Historic Marietta

Historic Marietta

Just north of the Ohio River landing, I'm looking up Second Street, one of the main downtown streets. The tallest building on the right side used to be the First National Bank in the old days. There are lots and lots of brick streets and historical monuments in this town, the oldest settlement in the Northwest Territory. At the entrance to town is that sign "Founded 1788." Another common custom here (and in Ironton as well) is that many folks have candles (electric) in one or more house windows. The downtown district is not doing all that badly, and one of the bridges across the Muskingum River (no pictures) is newly rebuilt.



to old West Virginia

Looking the other way from where the previous picture was taken, upstream on the Ohio River, this is the local bridge to the village of Williamstown, WV. In the distance is the I-77 bridge.
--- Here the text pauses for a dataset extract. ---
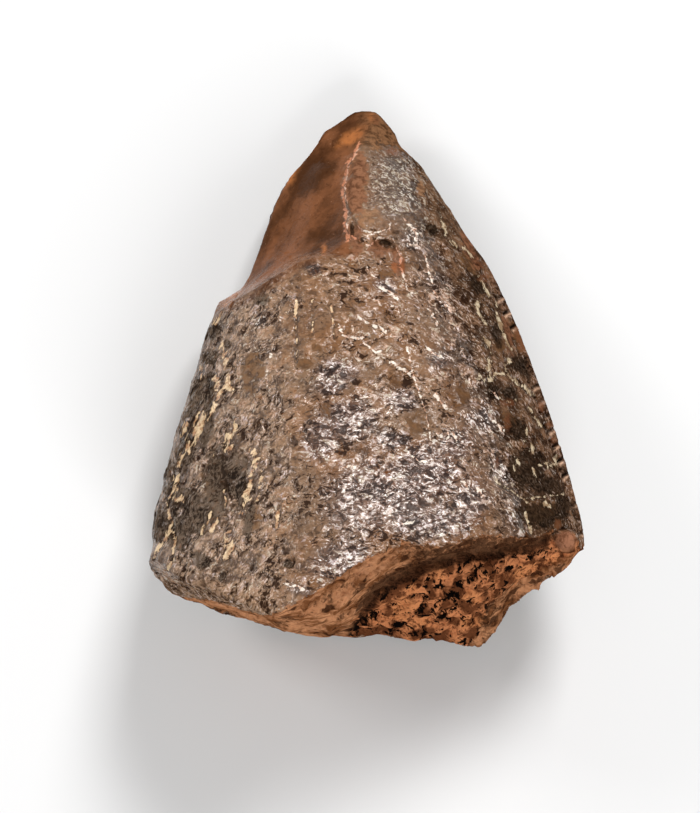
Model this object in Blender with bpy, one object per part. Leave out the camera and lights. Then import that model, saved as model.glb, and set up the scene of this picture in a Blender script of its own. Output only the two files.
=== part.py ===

I stayed at a motel at the I-77 exit next to the bridge, for my first couple of weeks working on the power plant in Beverly, before I moved to Waterford. My morning runs usually included some of the bridges you see in these pictures.


no trains today

The Harmar Bridge, formerly a railroad bridge but still with a pedestrian walk, crosses the Muskingum just north of its mouth into the Ohio. A "watershed" year in Marietta (and Ironton) history is 1913 when massive flooding destroyed all of the bridges and much of the city. Here I'm looking west from the downtown Marietta side towards the historic district of Harmar, formerly a separate town.